Echo symbolizes the catastrophic loss of communicative agency — the condition of being conscious, feeling, and present but unable to express oneself. Her punishment by Hera specifically targeted her greatest talent: her gift for captivating speech. Stripped of the ability to originate words, Echo became a figure of pure reception and involuntary repetition. She represents what happens when a person's defining quality is turned against them as punishment. More broadly, Echo embodies the concept of unrequited communication: she can hear and understand everything but can only return diminished fragments of what others say. In modern usage, Echo has become a metaphor for silenced voices, intertextual repetition in literature, and the psychological condition of echoism — compulsive self-effacement in which a person reflects others rather than expressing themselves.
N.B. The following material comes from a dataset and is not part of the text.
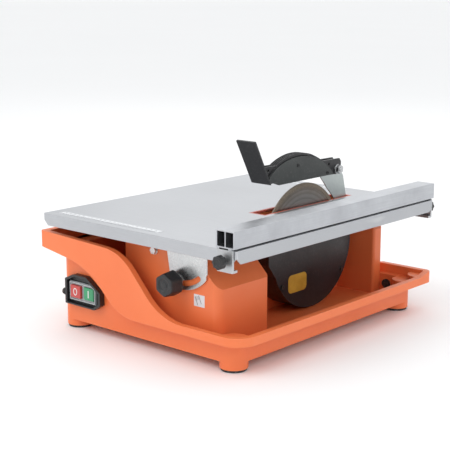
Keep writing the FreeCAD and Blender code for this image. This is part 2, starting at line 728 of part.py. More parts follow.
def table_top():
    low = table_top_z - table_flange
    shell = box(table_left, table_right, -table_half, table_half, low, table_top_z)
    uprights = [e for e in shell.Edges if is_upright(e)]
    shell = shell.makeFillet(3, uprights)
    inner = box(table_left + table_sheet, table_right - table_sheet, -table_half + table_sheet,
                table_half - table_sheet, low - 1, under_table)
    shell = shell.cut(inner)
    mitres = []
    for x, y, turn in ((table_left, -table_half, 45), (table_right, -table_half, 135),
                       (table_right, table_half, 225), (table_left, table_half, 315)):
        wedge = plate_xz([(-2, -1), (8, -1), (-2, 13)], -20, 20)
        wedge.rotate(V(0, 0, 0), V(0, 0, 1), turn)
        wedge.translate(V(x, y, low))
        mitres.append(wedge)
    shell = shell.cut(Part.makeCompound(mitres))
    x0, x1, y0, y1 = slot
    return shell.cut(box(x0, x1, y0, y1, low, table_top_z + 1))


def slot_insert():
    x0, x1, y0, y1 = slot
    ring = box(x0, x1, y0, y1, table_top_z - 3.5, table_top_z)
    return ring.cut(box(x0 + 4, x1 - 4, y0 + 4, y1 - 4, table_top_z - 5, table_top_z + 1))


def arc_slot(y0, y1, half_width):
    """Curved slot about the hinge line: the locking stud stays, and the slot sweeps past it."""
    centre = V(blade_x, y0, hinge_z)
    ring = cyl_y(y0, y1, lock_r + half_width, blade_x, hinge_z)
    ring = ring.cut(cyl_y(y0 - 1, y1 + 1, lock_r - half_width, blade_x, hinge_z))
    reach = 2 * lock_r
    first, last = math.radians(lock_deg), math.radians(lock_deg + tilt_max)
    corners = [(centre.x, centre.z)]
    corners += [(centre.x + reach * math.cos(a), centre.z + reach * math.sin(a))
                for a in (first, last)]
    ring = ring.common(plate_xz(corners, y0, y1))
    ends = [cyl_y(y0, y1, half_width, centre.x + lock_r * math.cos(a),
                  centre.z + lock_r * math.sin(a)) for a in (first, last)]
    return fuse([ring] + ends)


def bracket_plate(y0, y1):
    rim = lock_r + 10
    angles = [math.radians(a) for a in (-108, -75, -42)]
    start, middle, end = [V(blade_x + rim * math.cos(a), y0, hinge_z + rim * math.sin(a))
                          for a in angles]
    corners = [end, V(end.x, y0, under_table), V(40, y0, under_table), V(40, y0, 165), start]
    edges = [Part.Arc(start, middle, end).toShape()]
    edges += [Part.makeLine(corners[i], corners[i + 1]) for i in range(4)]
    plate = Part.Face(Part.Wire(edges)).extrude(V(0, y1 - y0, 0))
    return plate.cut(cyl_y(y0 - 1, y1 + 1, hinge_pin_r + run_fit, blade_x, hinge_z))


front_y0 = island_front - air - bracket_t
rear_y0 = island_rear - air - bracket_t
tab_rivets = [50.0, 80.0, 108.0]


def front_tilt_bracket():
    y1 = front_y0 + bracket_t
    plate = bracket_plate(front_y0, y1).cut(arc_slot(front_y0 - 1, y1 + 1, 4.3))
    tab = box(40, 119, -240, front_y0, under_table - bracket_t, under_table)
    holes = [cyl_z(under_table - 4, under_table + 1, 2.1, x, -229) for x in tab_rivets]
    return plate.fuse(tab).removeSplitter().cut(Part.makeCompound(holes))


def rear_bracket_plate(y0, y1):
    """Hanger that turns inside the well, so it stays right of the inner wall of the post."""
    rim = 22.0
    angles = [math.radians(a) for a in (-160, -95, -30)]
    start, middle, end = [V(blade_x + rim * math.cos(a), y0, hinge_z + rim * math.sin(a))
                          for a in angles]
    corners = [end, V(112, y0, 176), V(119, y0, 182), V(119, y0, under_table), V(48, y0, under_table),
               V(48, y0, 172), start]
    edges = [Part.Arc(start, middle, end).toShape()]
    edges += [Part.makeLine(a, b) for a, b in zip(corners, corners[1:])]
    plate = Part.Face(Part.Wire(edges)).extrude(V(0, y1 - y0, 0))
    return plate.cut(cyl_y(y0 - 1, y1 + 1, hinge_pin_r + run_fit, blade_x, hinge_z))


def rear_tilt_bracket():
    y1 = rear_y0 + bracket_t
    plate = rear_bracket_plate(rear_y0, y1)
    tab = box(40, 119, y1, 238, under_table - bracket_t, under_table)
    holes = [cyl_z(under_table - 4, under_table + 1, 2.1, x, 229) for x in tab_rivets]
    return plate.fuse(tab).removeSplitter().cut(Part.makeCompound(holes))


def bracket_rivets():
    rivets = []
    for x in tab_rivets:
        for y in (-229, 229):
            rivets.append(cyl_z(under_table - bracket_t, under_table, 2.0, x, y))
    return Part.makeCompound(rivets)


def hinge_pin(face_y, head_y):
    """Shouldered pin through the bracket and the post wall, with its nut inside the post."""
    inside = face_y + island_wall
    shank = cyl_y(head_y, inside + 9, hinge_pin_r, blade_x, hinge_z)
    head = hex_y(head_y - 4, head_y, 15, blade_x, hinge_z)
    nut = hex_y(inside, inside + 7, 13, blade_x, hinge_z)
    return fuse([shank, head, nut])


def hinge_pins():
    front = hinge_pin(island_front, front_y0 - air)
    rear = hinge_pin(island_rear, rear_y0 - air)
    return Part.makeCompound([front, rear])


def lock_stud():
    stud = cyl_y(front_y0 - 19, island_front + 12, 4, lock_x, lock_z)
    flange = hex_y(island_front + island_wall, island_front + island_wall + 5, 13, lock_x, lock_z)
    return stud.fuse(flange)


def lock_washer():
    y1 = front_y0 - air
    return cyl_y(y1 - 2, y1, 11, lock_x, lock_z).cut(cyl_y(y1 - 3, y1 + 1, 4.1, lock_x, lock_z))


def lock_knob():
    y1 = front_y0 - air - 2 - air
    y0 = y1 - 28
    hub = cyl_y(y0, y1, 17.5, lock_x, lock_z)
    lobes = []
    for i in range(6):
        a = math.pi / 3 * i
        x, z = lock_x + 14.5 * math.cos(a), lock_z + 14.5 * math.sin(a)
        lobes.append(cyl_y(y0, y1 - 5, 5.5, x, z))
    knob = fuse([hub] + lobes)
    return knob.cut(cyl_y(y0 + 4, y1 + 1, 4 + run_fit, lock_x, lock_z))


def stop_screw():
    x, z = stop_bolt
    washer = cyl_y(island_front - 1.5, island_front, 6.4, x, z)
    head = hex_y(island_front - 5.5, island_front - 1.5, 10, x, z)
    shank = cyl_y(island_front, island_front + 12, 3, x, z)
    return fuse([washer, head, shank])


def angle_scale():
    return box(92, 113, island_front - 0.2, island_front, 82, 100)


def scale_strips():
    strips = [box(-178, 40, y0, y0 + 13, table_top_z, table_top_z + 0.3) for y0 in (-238, 225)]
    return Part.makeCompound(strips)


# ---------------------------------------------------------------- fence
fence_x0 = 172.0
fence_x1 = 205.0
fence_low = table_top_z + 0.6
fence_under = 189.6
fence_high = 214.6
fence_half = 255.9
clamp_screw_z = 172.0
clamp_mid = 188.0


def fence_rail():
    """Box section with a web, on two feet that keep its outer face clear of the table."""
    def run(x0, x1, z0, z1, past=0):
        return box(x0, x1, -fence_half - past, fence_half + past, z0, z1)

    skin = 2.0
    middle = (fence_x0 + fence_x1) / 2
    tube = run(fence_x0, fence_x1, fence_under, fence_high)
    top_edges = [e for e in tube.Edges if e.Length > fence_half and e.CenterOfMass.z > fence_high - 0.01]
    tube = tube.makeFillet(1.2, top_edges)
    for x0, x1 in ((fence_x0 + skin, middle - skin / 2), (middle + skin / 2, fence_x1 - skin)):
        tube = tube.cut(run(x0, x1, fence_under + skin, fence_high - skin, 5))
    feet = [run(x0, x0 + 6, fence_low, fence_under) for x0 in (fence_x0, fence_x1 - 11)]
    return fuse([tube] + feet)


def fence_clamp(side):
    face = table_half + 0.4
    plate = box(174, 202, -fence_half, -face, 156, fence_low)
    hook = box(174, 202, -face, -face + 7, 156, 159.5)
    bore = cyl_y(-fence_half - 1, -face + 1, 3 + run_fit, clamp_mid, clamp_screw_z)
    shape = fuse([plate, hook]).cut(bore)
    return shape if side < 0 else shape.mirror(V(0, 0, 0), V(0, 1, 0))


def clamp_screw(side):
    y0 = -fence_half - 16
    knob = cyl_y(y0, y0 + 11, 9, clamp_mid, clamp_screw_z)
    grips = []
    for i in range(8):
        a = math.pi / 4 * i
        x, z = clamp_mid + 8.2 * math.cos(a), clamp_screw_z + 8.2 * math.sin(a)
        grips.append(cyl_y(y0, y0 + 11, 2.2, x, z))
    shank = cyl_y(y0 + 11, -table_half - air, 3, clamp_mid, clamp_screw_z)
    shape = fuse([knob] + grips + [shank])
    return shape if side < 0 else shape.mirror(V(0, 0, 0), V(0, 1, 0))


save("base_tray", base_tray())
save("motor_cover", motor_cover())
save("motor_cover_screws", cover_screws())
save("rubber_feet", rubber_feet())
save("foot_screws", foot_screws())
save("rest_pads", rest_pads())
save("drain_plug", drain_plug())
save("switch_housing", switch_housing())
save("switch_plate", switch_plate())
save("stop_button", button(stop_window, front_y - 9))
save("start_button", button(start_window, front_y - 7))
save("switch_body", switch_body())
save("cable_gland", cable_gland())
save("motor_housing", motor_housing())
save("motor_flange", motor_flange())
save("motor_end_bell", motor_end_bell())
save("motor_bearings", bearings())
save("stator", stator())
save("rotor_shaft", rotor_shaft())
save("motor_fan", motor_fan())
save("fan_cowl", fan_cowl())
save("motor_bolts", motor_bolts())
save("shaft_seal", shaft_seal())
save("capacitor", capacitor())
save("capacitor_clip", capacitor_clip())
save("inner_flange", inner_flange())
save("outer_flange", outer_flange())
save("arbor_nut", arbor_nut())
save("blade_disc", blade_disc())
save("blade_cutting_rim", blade_cutting_rim())
save("lower_guard_back", lower_guard_back())
save("lower_guard_cover", lower_guard_cover())
save("lower_guard_screws", lower_guard_screws())
save("guard_badge", guard_badge())
save("riving_knife", riving_knife())
save("knife_bracket", knife_bracket())
save("knife_screws", knife_screws())
save("blade_guard", blade_guard())
save("guard_cheek", guard_cheek())
save("guard_cheek_screws", cheek_screws())
save("guard_visor", guard_visor())
save("guard_pivot_bolt", guard_pivot_bolt())
save("guard_pivot_nut", guard_pivot_nut())
save("table_top", table_top())
save("slot_insert", slot_insert())
save("front_tilt_bracket", front_tilt_bracket())
save("rear_tilt_bracket", rear_tilt_bracket())
save("bracket_rivets", bracket_rivets())
save("hinge_pins", hinge_pins())
save("lock_stud", lock_stud())
save("lock_washer", lock_washer())
save("lock_knob", lock_knob())
save("tilt_stop_screw", stop_screw())
save("scale_strips", scale_strips())
save("fence_rail", fence_rail())
save("front_fence_clamp", fence_clamp(-1))
save("rear_fence_clamp", fence_clamp(1))
save("front_clamp_screw", clamp_screw(-1))
save("rear_clamp_screw", clamp_screw(1))
save("angle_scale", angle_scale())
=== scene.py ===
"""Looks of the bench tile cutter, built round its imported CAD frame.

Metres. +Z is up, +Y is the feed direction, and the operator stands on the -Y side.
"""
import bpy
import json
import math
from mathutils import Euler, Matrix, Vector


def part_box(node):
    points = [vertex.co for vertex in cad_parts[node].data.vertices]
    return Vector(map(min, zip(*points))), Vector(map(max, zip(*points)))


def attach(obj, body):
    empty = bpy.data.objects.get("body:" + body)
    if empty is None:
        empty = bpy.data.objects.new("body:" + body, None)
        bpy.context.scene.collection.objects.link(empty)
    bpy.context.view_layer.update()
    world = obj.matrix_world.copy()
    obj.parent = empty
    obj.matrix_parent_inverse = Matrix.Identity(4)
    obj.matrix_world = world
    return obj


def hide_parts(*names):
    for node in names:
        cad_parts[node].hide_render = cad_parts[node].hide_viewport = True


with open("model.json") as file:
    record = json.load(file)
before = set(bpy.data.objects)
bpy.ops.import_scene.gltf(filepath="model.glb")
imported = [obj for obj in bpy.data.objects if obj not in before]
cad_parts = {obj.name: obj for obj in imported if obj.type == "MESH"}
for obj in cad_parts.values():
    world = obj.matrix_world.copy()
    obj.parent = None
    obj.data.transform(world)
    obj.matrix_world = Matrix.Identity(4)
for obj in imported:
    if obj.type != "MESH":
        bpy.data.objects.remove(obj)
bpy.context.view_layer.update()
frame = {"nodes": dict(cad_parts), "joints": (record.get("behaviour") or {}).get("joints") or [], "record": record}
nodes = frame["nodes"]
record = frame["record"]
MM = 0.001
TURN = 2 * math.pi

# Socket numbers of a Mix node that mixes colours.
MIX_FIRST, MIX_SECOND, MIX_RESULT = 6, 7, 2
COAT_ROUGHNESS = 0.15
# Samples of the node that finds rubbed edges.
EDGE_SAMPLES = 4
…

Is Echo the same character who fell in love with Narcissus?

Yes, but her story has two distinct acts. The first act involves her punishment by Hera for helping Zeus avoid detection during his affairs with other nymphs. Hera stripped Echo of original speech, leaving her able only to repeat the last words spoken to her. The second act, which takes place after this curse, involves Echo's encounter with the beautiful hunter Narcissus. She fell in love with him but could not declare her feelings because of Hera's curse. She could only follow him through the forest, waiting for him to speak, then echoing back fragments of his words. When Narcissus rejected her, she withdrew to caves and mountain hollows, wasting away until only her disembodied voice remained. The two acts form a unified tragedy in which the first act creates the impossible condition and the second plays it out to its devastating conclusion.